Since Cronulla’s violent race riots in 2005 showed us just how prejudiced and unwelcoming Australians can be, Drew has produced more than 700 posters for 27 language groups and taken them (anonymously) to the streets as part of his Real Australians Say Welcome project.

One striking poster is of Monga Khan who migrated from Ambala (present day India) in 1916, and rode his camel piled with wares to hawk throughout regional Victoria. Drew was so captivated by Monga Khan’s story (including Khan’s application for exemption from the White Australia Policy) that he worked with 36 contributors to create a fictional book about him.

Peter Drew with Monga Khan. Photo: Supplied
Peter Drew with Monga Khan.
Photo: Supplied

Site of Passage

Site of Passage is a thought-provoking exhibition by Sydney-based curators Claire Field and Tian Zhang. It invites visitors to use an online platform to respond to two questions: “What important places and events have shaped who you are?” and “Where do you feel a deep sense of belonging and connection?” It also shows the work of nine artists whose work illustrates how belonging can be “complicated or obscured by colonisation, displacement or migration”.

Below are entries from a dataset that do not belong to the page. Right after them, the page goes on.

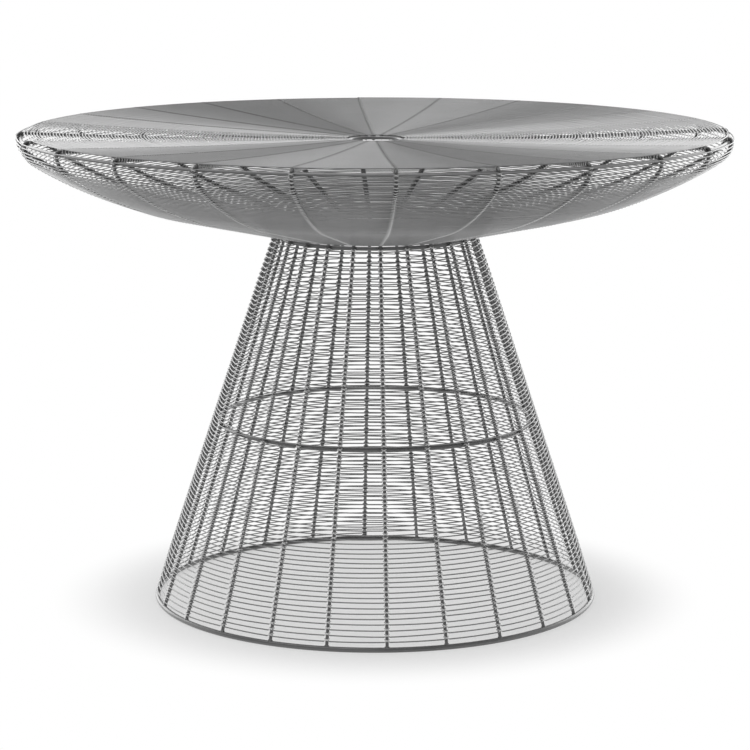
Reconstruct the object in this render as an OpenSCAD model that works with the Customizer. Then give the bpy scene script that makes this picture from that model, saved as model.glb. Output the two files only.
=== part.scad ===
// Wire coffee table: a wound wire cone that carries a wound, lens-shaped wire top.
// Millimetres. +Z is up, the origin is on the floor under the middle, and the front looks towards -Y.
// Profiles are drawn as [radius, height] points and turned about the table's axis.

/* [Overall] */
// Diameter of the top, over its wires
top_d = 700; // [600:5:760]
// Height of the rim's crest, over its wires
table_h = 468; // [440:1:500]
// How far the middle of the top face lies below its crest
dish = 9; // [6:0.5:14]

/* [Rods and wire] */
// Diameter of the rod that the ribs are cut from
rib_d = 3.2; // [2.8:0.1:4]
// Diameter of the wound wire
wire_d = 1.2; // [1:0.1:1.5]
// Diameter of the floor ring's rod
floor_rod = 5; // [4.6:0.2:7]
// Diameter of the mid ring's rod
mid_rod = 4; // [3:0.2:5]
// Diameter of the neck ring's rod
neck_rod = 4; // [3:0.2:5]
// Diameter of the rim hoop's rod
hoop_rod = 3.2; // [3:0.1:5]
// Diameter of the centre ring's rod
centre_rod = 3.2; // [3:0.1:4]

/* [Base] */
// Diameter of the floor ring, to the middle of its rod
floor_ring_d = 436; // [380:2:480]
// Diameter of the neck, where the axes of base ribs and top ribs meet
neck_d = 194; // [170:2:220]
// Height of the mid ring, at the ribs that it is welded to
mid_h = 181; // [140:1:220]
// Depth of the flat dressed on the underside of the floor ring
floor_flat = 0.3; // [0.2:0.1:0.5]

/* [Top] */
// Radius of the ribs' bend below the rim hoop
under_r = 20; // [16:0.5:24]
// Radius of the ribs' long curve under the top
bowl_r = 400; // [360:10:440]
// Slope of the ribs, in degrees, where their bend under the rim ends
bowl_slope = 32.3; // [30:0.1:34]
// Slope of the ribs' straight runs to the neck, in degrees
neck_slope = 12.5; // [10:0.5:15]
// Diameter of the centre ring, to the middle of its rod
centre_ring_d = 51; // [44:1:60]

/* [Ribs and windings] */
// Angle of the first rib, measured from the front
rib_phase = 3; // [0:0.5:7]
// Courses of wire on the base, counted from the floor up
base_courses = 85; // [80:90]
// How much wider the courses of the base lie at its two ends than halfway, as a share
base_spread = 0.35; // [0:0.05:0.5]
// Courses of wire on the top face, counted from the middle out
face_courses = 102; // [92:106]
// Courses of wire round the rim and under the top, counted from the rim in
bowl_courses = 74; // [68:78]

/* [Hidden] */

rod_grey = [0.33, 0.33, 0.34];
wire_grey = [0.46, 0.46, 0.47];
round_fn = 24;
ring_fn = 120;
// The wound wire has a plain eight-sided section, because there are so many courses of it
wire_sides = 8;
// Ribs in the base, and again in the top; each is a node of its own in the list above
ribs = 24;

// How deep a butted rib's end is notched over the rod that it is welded to
notch = 0.5;
// Radius by which the weld at a joint in a top rib stands proud of the rod
weld = 0.1;
// How far a top rib runs on over the neck ring
overhang = 2;
// From a rib's axis to the middle of the wire wound on it
lay = (rib_d + wire_d)/2;

// A point at angle a on the circle of radius r about c
function at(c, r, a) = c + r*[cos(a), sin(a)];
function unit(v) = v/norm(v);

// Rim: the top ribs turn round the hoop, then more widely below it
hoop_c = [top_d/2 - wire_d - rib_d - hoop_rod/2, table_h - wire_d - rib_d - hoop_rod/2];
rim_r = (hoop_rod + rib_d)/2;
under_c = hoop_c + [rim_r - under_r, 0];

// Top face: one wide arc, centred high above the table, that the rim's bend runs into
face_drop = rim_r - dish;
face_r = (pow(hoop_c.x, 2) + pow(face_drop, 2) - pow(rim_r, 2))/(2*dish);
face_c = [0, hoop_c.y + face_drop + face_r];
crest_a = atan2(face_c.y - hoop_c.y, -hoop_c.x);

// Bowl: the long curve under the top, and the straight run to the neck
bowl_a0 = bowl_slope - 90;
bowl_a1 = neck_slope - 90;
bowl_c = at(under_c, under_r - bowl_r, bowl_a0);
run_start = at(bowl_c, bowl_r, bowl_a1);
run_dir = [-cos(neck_slope), -sin(neck_slope)];
neck_p = run_start + run_dir*(run_start.x - neck_d/2)/cos(neck_slope);
run_end = neck_p + run_dir*(neck_rod + overhang);

// Base: a straight line from the middle of the floor ring's rod to the neck
foot = [floor_ring_d/2, floor_rod/2 - floor_flat];
base_up = unit(neck_p - foot);
base_out = [base_up.y, -base_up.x];
base_len = norm(neck_p - foot);

// Rings that lie against the inner side of the ribs
mid_c = foot + base_up*(mid_h - foot.y)/base_up.y - base_out*(mid_rod + rib_d)/2;
neck_off = (neck_rod + rib_d)/2;
neck_turn = acos(base_up*-run_dir);
neck_c = neck_p - base_out*neck_off - base_up*neck_off*(1 - cos(neck_turn))/sin(neck_turn);

// Centre ring: level with the inner ends of the top ribs
centre_r = centre_ring_d/2;
face_in_r = centre_r + centre_rod/2 - notch;
face_in_a = -acos(face_in_r/face_r);
centre_c = [centre_r, at(face_c, face_r, face_in_a).y];

// Base winding: distance of course k along a rib. The pitch is 1 + base_spread*|2u - 1|^3 times
// the least one at a share u of the way up, so it is widest at the floor and at the neck.
base_from = floor_rod/2 + 1.5*wire_d;
base_to = base_len - rib_d - 2*wire_d;
function spread(u) = (u + base_spread*(1 + sign(2*u - 1)*pow(2*u - 1, 4))/8)/(1 + base_spread/4);
function base_course(k) =
  let (s = base_from + (base_to - base_from)*spread(k/(base_courses - 1)))
  foot + base_up*s + base_out*lay;

// Face winding: radius of course k on the upper side of the ribs, from the centre ring to the crest
face_from = centre_r + centre_rod/2 + wire_d;
face_to = hoop_c.x - wire_d/2;
function face_course(k) =
  let (r = face_from + (face_to - face_from)*k/(face_courses - 1))
  [r, face_c.y - sqrt(pow(face_r - lay, 2) - r*r)];

// Angle, in degrees, at which the bowl's first course lies above the middle of the hoop
rim_angle = 30;

// Bowl winding: distance of course k along the outer side of the ribs, from the first course, on the
// turn round the hoop, to the neck
rim_len = (rim_r + lay)*rim_angle*PI/180;
under_end = rim_len + (under_r + lay)*(0 - bowl_a0)*PI/180;
curve_end = under_end + (bowl_r + lay)*(bowl_a0 - bowl_a1)*PI/180;
run_lay = at(bowl_c, bowl_r + lay, bowl_a1);
bowl_len = curve_end + norm(neck_p - run_start) - rib_d - 3*wire_d;
function bowl_at(s) =
  s < rim_len ? at(hoop_c, rim_r + lay, rim_angle - s/(rim_r + lay)*180/PI) :
  s < under_end ? at(under_c, under_r + lay, (rim_len - s)/(under_r + lay)*180/PI) :
  s < curve_end ? at(bowl_c, bowl_r + lay, bowl_a0 + (under_end - s)/(bowl_r + lay)*180/PI) :
  run_lay + run_dir*(s - curve_end);
function bowl_course(k) = bowl_at(bowl_len*k/(bowl_courses - 1));

// Each winding, split into the lengths of wire that it is made of
base_all = [for (k = [0 : base_courses - 1]) base_course(k)];
face_all = [for (k = [0 : face_courses - 1]) face_course(k)];
bowl_all = [for (k = [0 : bowl_courses - 1]) bowl_course(k)];
function share(all, i, n) = [for (k = [ceil(len(all)*i/n) : ceil(len(all)*(i + 1)/n) - 1]) all[k]];
function least_gap(all) = min([for (k = [1 : len(all) - 1]) norm(all[k] - all[k - 1])]) - wire_d;
echo(least_gap_base = least_gap(base_all), face = least_gap(face_all), bowl = least_gap(bowl_all));

// A round rod bent to a full ring about the table's axis
module ring(c, d) {
  rotate_extrude($fn = ring_fn) translate(c) circle(d = d, $fn = round_fn);
}

// An arc of rod in a rib's own upright plane
module bend(c, r, a0, a1, d) {
  translate([c.x, 0, c.y]) rotate([90, 0, 0]) rotate_extrude(angle = a1 - a0, start = a0, $fn = ring_fn)
    translate([r, 0]) circle(d = d, $fn = round_fn);
}

// A straight rod in a rib's own upright plane
module rod(p, q, d) {
  v = q - p;
  translate([p.x, 0, p.y]) rotate([0, atan2(v.x, v.y), 0]) cylinder(h = norm(v), d = d, $fn = round_fn);
}

// The dressed weld where two lengths of a rib meet
module joint(p) {
  translate([p.x, 0, p.y]) sphere(d = rib_d + 2*weld, $fn = round_fn);
}

// Puts a rib's plane at its place round the table
module at_rib(i) {
  rotate([0, 0, rib_phase - 90 + i*360/ribs]) children();
}

module floor_ring() {
  color(rod_grey) rotate_extrude($fn = ring_fn) intersection() {
    translate(foot) circle(d = floor_rod, $fn = round_fn);
    translate([foot.x - floor_rod, 0]) square(2*floor_rod);
  }
}

module mid_ring() {
  color(rod_grey) ring(mid_c, mid_rod);
}

module neck_ring() {
  color(rod_grey) ring(neck_c, neck_rod);
}

module rim_hoop() {
  color(rod_grey) ring(hoop_c, hoop_rod);
}

module centre_ring() {
  color(rod_grey) ring(centre_c, centre_rod);
}

// A straight rib, notched over the floor ring below and under a top rib above
module base_rib() {
  color(rod_grey) difference() {
    rod(foot, neck_p - base_up*(rib_d/2 - notch), rib_d);
    ring(foot, floor_rod);
    rod(run_start, run_end, rib_d);
  }
}

// A bent rib: the dished upper run, the turn round the hoop, the bowl and the run to the neck.
// The arcs stop short of each other inside the welds, so that no two of them touch.
short = 0.3;
function turn(r) = short/r*180/PI;
module top_rib() {
  color(rod_grey) difference() {
    union() {
      bend(face_c, face_r, face_in_a, crest_a - 180 - turn(face_r), rib_d);
      joint(at(hoop_c, rim_r, crest_a));
      bend(hoop_c, rim_r, 0, crest_a - turn(rim_r), rib_d);
      bend(under_c, under_r, bowl_a0 + turn(under_r), 0, rib_d);
      joint(at(under_c, under_r, bowl_a0));
      bend(bowl_c, bowl_r, bowl_a1 + turn(bowl_r), bowl_a0 - turn(bowl_r), rib_d);
      joint(run_start);
      rod(run_start + run_dir*short, run_end, rib_d);
    }
    ring(centre_c, centre_rod);
  }
}

// One length of wire: open courses, each joined to the next by a short riser.
// Angles are whole tenths of a degree, so a course and its riser end on the same plane,
// and each course begins a little further back than the one before, so that risers stay apart.
function tenths(a) = ceil(a*10)/10;
function riser_a(c) = tenths(wire_d/c.x*180/PI);
function back_a(c) = tenths(2*wire_d/c.x*180/PI);
function seams(all, k = 0, a = 90) = k == len(all) ? [] : concat([a], seams(all, k + 1, a - back_a(all[k])));
module winding(all) {
  from = seams(all);
  for (k = [0 : len(all) - 1]) {
    c = all[k];
    to = from[k] + 360 - back_a(c) - riser_a(c);
    translate([0, 0, c.y]) rotate_extrude(angle = to - from[k], start = from[k], $fn = ring_fn)
      translate([c.x, 0]) circle(d = wire_d, $fn = wire_sides);
    if (k < len(all) - 1) riser(c, all[k + 1], to, riser_a(c));
  }
}

// The riser's section is a hair wider than the wire, so each course's end lies wholly on it
module riser(p, q, a, wide) {
  w = 1.08*wire_d;
  v = q - p;
  rotate_extrude(angle = wide, start = a, $fn = ring_fn)
    translate(p) rotate(atan2(v.y, v.x)) translate([-w/2, -w/2]) square([norm(v) + w, w]);
}

module base_winding_lower() {
  color(wire_grey) winding(share(base_all, 0, 2));
}

module base_winding_upper() {
  color(wire_grey) winding(share(base_all, 1, 2));
}

module face_winding_inner() {
  color(wire_grey) winding(share(face_all, 0, 3));
}

module face_winding_middle() {
  color(wire_grey) winding(share(face_all, 1, 3));
}

module face_winding_outer() {
  color(wire_grey) winding(share(face_all, 2, 3));
}

module bowl_winding_outer() {
  color(wire_grey) winding(share(bowl_all, 0, 2));
}

module bowl_winding_inner() {
  color(wire_grey) winding(share(bowl_all, 1, 2));
}

function named(stem, i) = str(stem, i < 10 ? "0" : "", i);

floor_ring();
mid_ring();
neck_ring();
rim_hoop();
centre_ring();
base_winding_lower();
base_winding_upper();
face_winding_inner();
face_winding_middle();
face_winding_outer();
bowl_winding_outer();
bowl_winding_inner();
for (i = [1 : ribs]) {
  at_rib(i - 1) base_rib();
  at_rib(i - 1) top_rib();
}
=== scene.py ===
# Wire coffee table: the wound wire, its welds and its paint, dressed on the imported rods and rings.
# Everything is in metres. Profiles are [radius, height] points; angles round the table start at the front, -Y.
import math
import bpy
import numpy as np
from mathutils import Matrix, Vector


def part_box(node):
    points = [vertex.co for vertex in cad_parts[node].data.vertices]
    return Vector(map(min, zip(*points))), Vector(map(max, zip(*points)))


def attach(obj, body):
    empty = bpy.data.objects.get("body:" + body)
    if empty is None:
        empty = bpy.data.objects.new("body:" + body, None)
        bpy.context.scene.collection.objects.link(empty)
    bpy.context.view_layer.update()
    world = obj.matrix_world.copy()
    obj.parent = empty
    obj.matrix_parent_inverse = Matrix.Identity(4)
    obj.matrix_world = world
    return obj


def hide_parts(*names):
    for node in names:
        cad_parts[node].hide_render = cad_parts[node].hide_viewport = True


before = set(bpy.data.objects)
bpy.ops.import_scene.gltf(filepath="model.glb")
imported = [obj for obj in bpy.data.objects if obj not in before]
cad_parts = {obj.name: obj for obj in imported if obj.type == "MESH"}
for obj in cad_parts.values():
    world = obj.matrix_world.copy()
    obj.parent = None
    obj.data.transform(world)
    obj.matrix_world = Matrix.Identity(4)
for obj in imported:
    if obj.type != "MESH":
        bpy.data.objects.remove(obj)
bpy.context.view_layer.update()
print("frame loaded,", len(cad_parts), "nodes")

# What the whole table shares
table = dict(
    ribs=24,              # in the base, and as many in the top
    firstRib=3.0,         # degrees at which the first one stands
    ribRod=0.0032,        # diameter of their rod
    wire=0.0012,          # diameter of the wound wire
    windFrom=180.0,       # degrees from the first rib to the one at the back where each wire starts and ends
)
ribLay = (table["ribRod"] + table["wire"]) / 2      # from a rib's axis to the middle of the wire on it


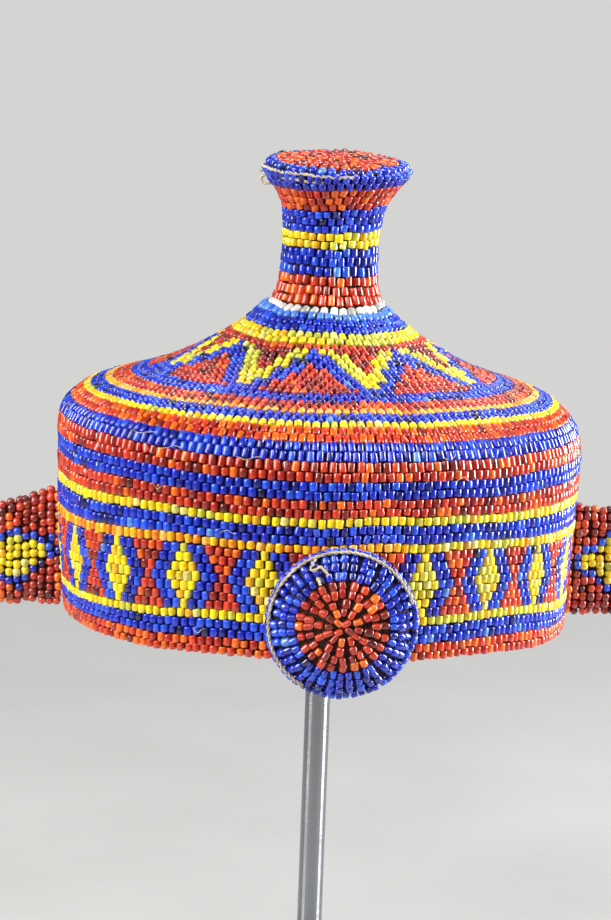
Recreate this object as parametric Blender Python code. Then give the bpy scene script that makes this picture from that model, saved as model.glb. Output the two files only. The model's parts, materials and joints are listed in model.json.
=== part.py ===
"""Beaded headdress on a display stand, as separate sub-parts in metres with +Z up.

The centre of the foot's underside is the origin, and the front of the headdress faces -Y.
"""

import math

import bmesh
import bpy
from mathutils import Matrix, Vector

# Clearance between neighbouring pieces
PIECE_GAP = 0.0003

# Where the headdress sits on its stand
RIM_HEIGHT = 0.165
HAT_SHIFT_X = -0.003

# Side wall
WALL_RADIUS = 0.0960
WALL_HEIGHT = 0.0775
WALL_THICKNESS = 0.0046

# Roof, from the top of the side wall to the foot of the finial
ROOF_RISE = 0.0345

# Finial: a spool with a domed disc on it, leaning a little
FINIAL_HEIGHT = 0.0484
FINIAL_WAIST_RADIUS = 0.0178
FINIAL_SHIFT_X = 0.0010
FINIAL_LEAN_DEG = 3.6
FINIAL_NOD_DEG = 5.4
FINIAL_DOME_HEIGHT = 0.0031

# Boss: a spool that stands out of the front of the wall, with a domed disc on it
BOSS_REACH = 0.0270
BOSS_WAIST_RADIUS = 0.0152
BOSS_CENTRE_HEIGHT = 0.0212
BOSS_DOME_HEIGHT = 0.0066

# Either domed disc: its thickness at the edge, and how far its edge lies inside its spool's
CAP_EDGE = 0.0018
CAP_INSET = 0.0009

# Side arms
ARM_REACH = 0.0400
ARM_WIDTH = 0.0390
ARM_THICKNESS = 0.0072
ARM_CENTRE_HEIGHT = 0.0165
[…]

I loved Nikki Lam’s “Falling Leaf Returns to Its Roots” – a video that responds to Max Dupain’s iconic photograph Sunbaker (1937). Lam was born in Hong Kong and positions her Asian-born self, lying head down, resting on her arms, in the same pose as the archetypal Australian male in Dupain’s work.

“Falling Leaf Returns to its Roots” 落葉歸根 by Nikki Lam. Photography: Scott Heinrich.
“Falling Leaf Returns to its Roots” 落葉歸根 by Nikki Lam.
Photography: Scott Heinrich.

I was inspired also by Liam Benson’s Motherland series, which plays with notions of motherhood and monarchy, and by Christian Thompson’s video “Dead Tongue”. Thompson shows that, while the English language has been a tool of colonisation, some Indigenous languages like Bidjara are being kept alive with pride.

“The Opal Queen” by Liam Benson from the series Motherland. Photo: Jasmine Robertson. Courtesy of the artist and Artereal Gallery, Sydney.
“The Opal Queen” by Liam Benson from the series Motherland.
Photography credit: Jasmine Robertson. Courtesy of the artist and Artereal Gallery, Sydney.

Real Australian and Site of Passage are two exhibitions that show clearly why Australia’s diversity should be nurtured and celebrated.